What is a Unix timestamp?

A Unix timestamp, also called epoch time or POSIX time, is the number of seconds elapsed since the Unix epoch: midnight UTC on 1 January 1970. Because it is a single integer with no timezone attached, it is the most portable way to record an instant — every system agrees on what 1735689600 means regardless of where the server sits or what locale the user has. That is why timestamps are everywhere: database created_at columns, JWT iat/exp claims, HTTP caching headers, log lines and API responses. Converting one to a date you can read, and a date back to one a machine can store, is one of the most common small tasks in development.

Seconds, milliseconds and beyond

The classic Unix timestamp counts seconds and is ten digits for any date in the current era. Many languages and APIs — JavaScript's Date.now() chief among them — count milliseconds instead, giving a thirteen-digit number. Some systems go further to microseconds (16 digits) or nanoseconds (19 digits). This converter looks at the magnitude of your input and picks the right unit automatically, then shows you both the seconds and milliseconds form so there is never any ambiguity about which one a downstream system expects. If you paste a value with a decimal point, the fractional seconds are preserved.

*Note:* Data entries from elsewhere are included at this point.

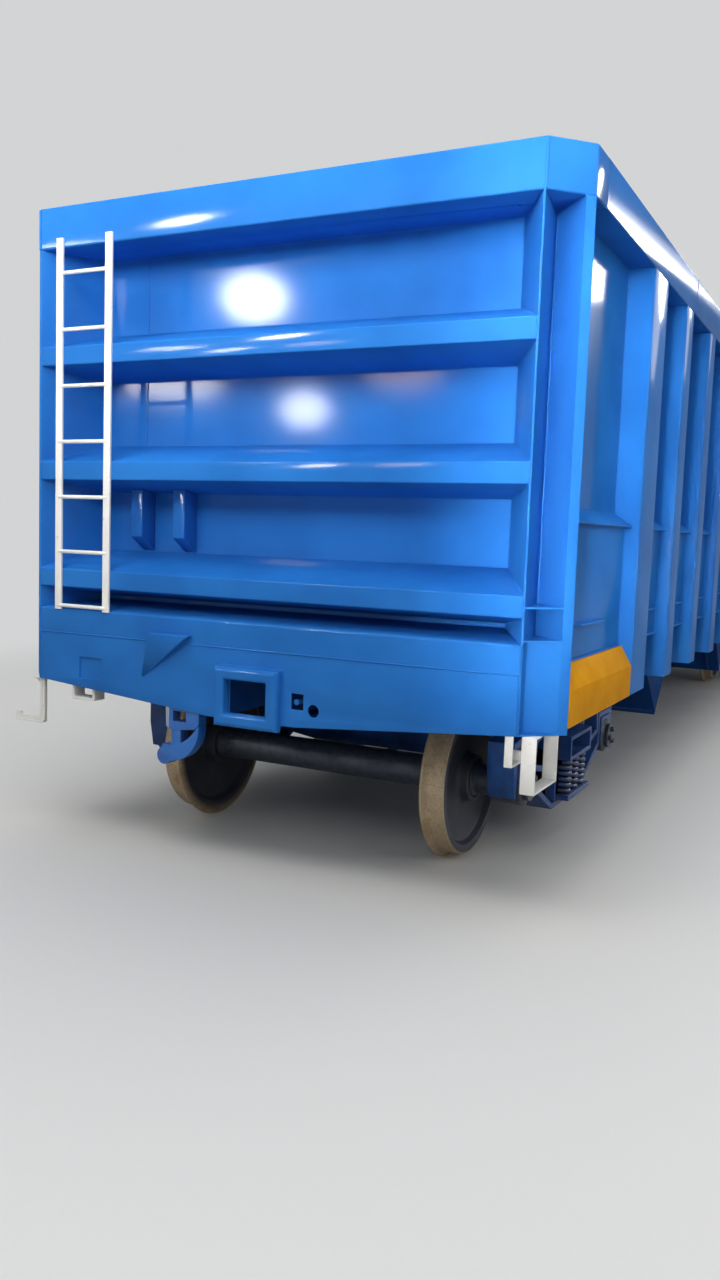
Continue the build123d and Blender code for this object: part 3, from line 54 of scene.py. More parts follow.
# %% [markdown]
# A few small helpers come first. Paint colours are written as sRGB hex codes, as a paint chart
# gives them, and one function turns them into the linear values that a shader needs. One function
# fills a node's inputs and one adds a node with its settings. The last links a finished mesh to a
# body and gives it its slot and paint, because a wagon is many pieces and each needs the same words.

# %% Helpers


def paint(code):
    """Linear RGBA of an sRGB hex colour."""
    channels = [int(code[i:i + 2], 16) / 255 for i in (1, 3, 5)]
    linear = [c / 12.92 if c <= 0.04045 else ((c + 0.055) / 1.055) ** 2.4 for c in channels]
    return (*linear, 1.0)


def connect(tree, node, inputs):
    """Fills a node's inputs: a node or socket is linked, a hex colour or number is set."""
    for key, value in inputs.items():
        if isinstance(value, bpy.types.Node):
            value = next(output for output in value.outputs if output.enabled)
        if isinstance(value, bpy.types.NodeSocket):
            tree.links.new(value, node.inputs[key])
        else:
            node.inputs[key].default_value = paint(value) if str(value)[0] == "#" else value


def add_node(tree, kind, inputs=None, stops=(), **settings):
    """Adds a node with its settings and inputs, and a colour ramp's stops. Inputs that share a name
    go by number: a mix has its two colours at 6 and 7, its two numbers at 2 and 3."""
    node = tree.nodes.new(kind)
    for name, value in settings.items():
        setattr(node, name, value)
    if stops:
        elements = node.color_ramp.elements
        while len(elements) < len(stops):
            elements.new(0.5)
        for element, (position, code) in zip(elements, stops):
            element.position, element.color = position, paint(code)
    connect(tree, node, inputs or {})
    return node


def put_in_scene(name, data):
    item = bpy.data.objects.new(name, data)
    bpy.context.scene.collection.objects.link(item)
    return item


def plain_mesh(item):
    """Mesh of an object with its modifiers applied. The object is used up."""
    mesh = bpy.data.meshes.new_from_object(item.evaluated_get(bpy.context.evaluated_depsgraph_get()))
    bpy.data.objects.remove(item)
    return mesh


def place_piece(name, mesh, body, finish=None):
    """Object for a finished mesh that rides on a body and finish."""
    piece = put_in_scene(name, mesh)
    if finish is not None:
        mesh.materials.clear()
        mesh.materials.append(finish)
    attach(piece, body)
    return piece


print("mid grey #808080 is", round(paint("#808080")[0], 3), "in linear light")

# %% [markdown]
# The camera stands 4.4 m in front of the end, 2.9 m to the right and 1.76 m up, turned left and a
# little down. Its angles come from a fit of the photograph, and the lens from the same fit, so the
# model's edges fall where the picture has them.

# %% Camera
END_Y = 6.145
EYE = Vector((2.860, -END_Y - 4.407, 1.76))
YAW, PITCH, ROLL = -0.4707, 0.1021, -0.0347
FOCAL_SHARE = 1039.2 / 1280

ahead = Vector((math.sin(YAW) * math.cos(PITCH), math.cos(YAW) * math.cos(PITCH), -math.sin(PITCH)))
level_right = Vector((math.cos(YAW), -math.sin(YAW), 0))
level_up = level_right.cross(ahead)
right = level_right * math.cos(ROLL) - level_up * math.sin(ROLL)
up = right.cross(ahead)

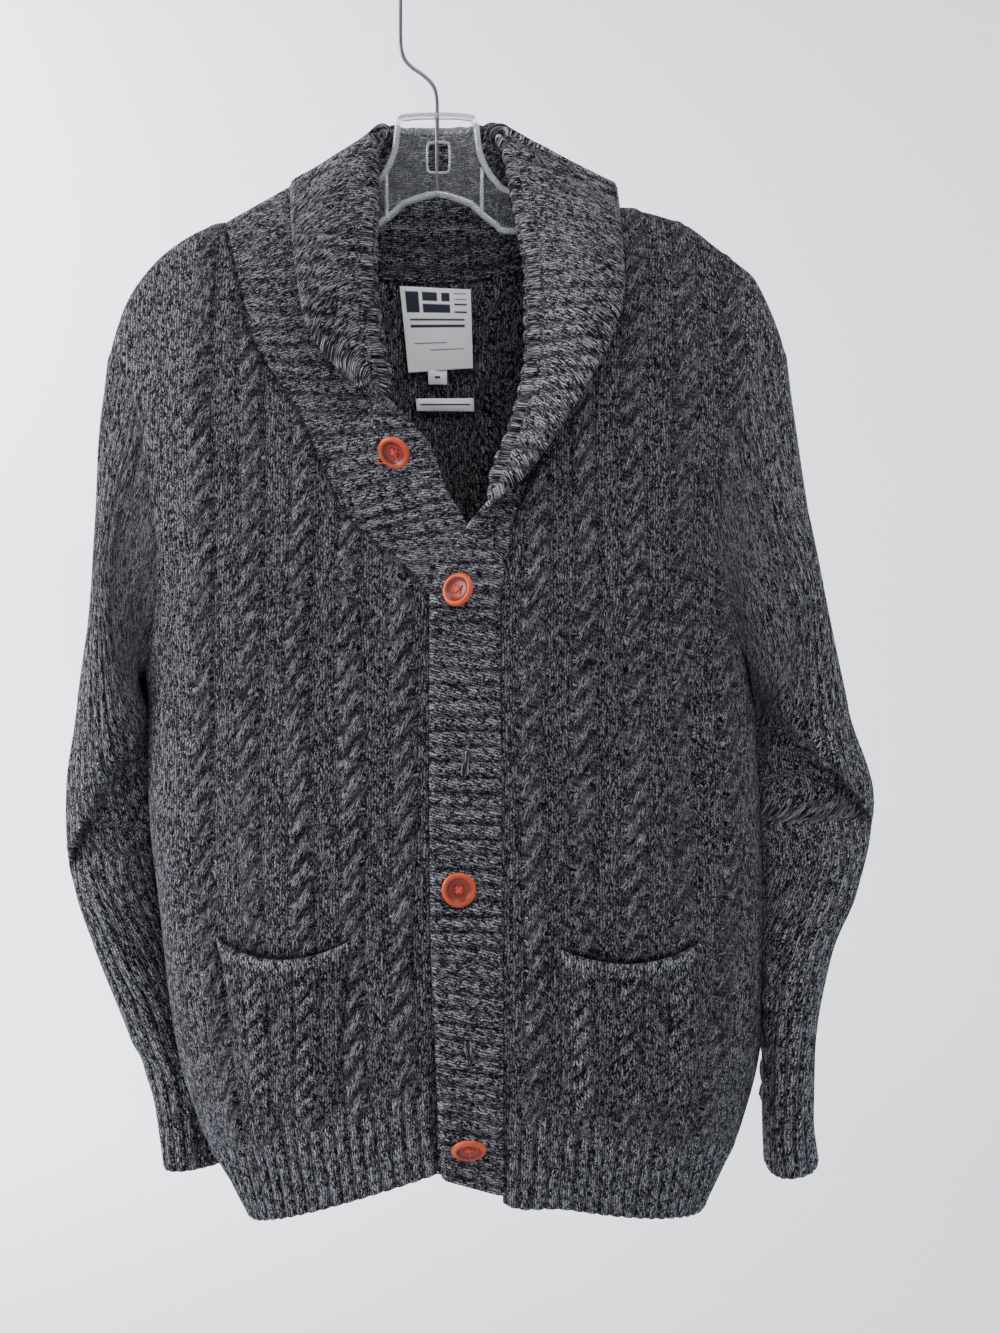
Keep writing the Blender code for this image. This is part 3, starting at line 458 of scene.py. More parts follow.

UTC versus your local time

A timestamp itself has no timezone — it is an absolute count from the UTC epoch. The confusion always comes when you display it. This tool shows both: the canonical UTC rendering and the same instant in your local timezone, as read from your browser, with the UTC offset labelled. When you convert a date to a timestamp, the tool is explicit about whether it interpreted your input as local or UTC, so you do not accidentally shift a value by several hours. ISO 8601 output (for example 2025-01-01T00:00:00.000Z) is included because it is the format most APIs and databases prefer for storing dates as text.

The year 2038 problem

Older software stored Unix time in a signed 32-bit integer, which can only count up to 2,147,483,647 seconds — a ceiling reached at 03:14:07 UTC on 19 January 2038. One second later the counter overflows to a large negative number, throwing affected systems back to December 1901. The fix is to store time in a 64-bit integer, which moves the limit about 292 billion years away; most modern platforms have already made the switch. It is the same family of bug as Y2K, and a good reason to be deliberate about the integer width you use when persisting timestamps. None of this affects the conversions here, which use the browser's full-range Date object.

Frequently asked questions

What is a Unix timestamp?
The number of seconds since midnight UTC on 1 January 1970 — a portable, timezone-free way to store an instant.
Does it handle milliseconds?
Yes. It auto-detects seconds (10 digits) vs milliseconds (13 digits) and shows both forms.
Is the conversion done on a server?
No. It uses the browser's native Date object locally; your timezone is read from the browser, never sent.
What is the year 2038 problem?
Signed 32-bit timestamps overflow on 19 Jan 2038; 64-bit storage fixes it for the foreseeable future.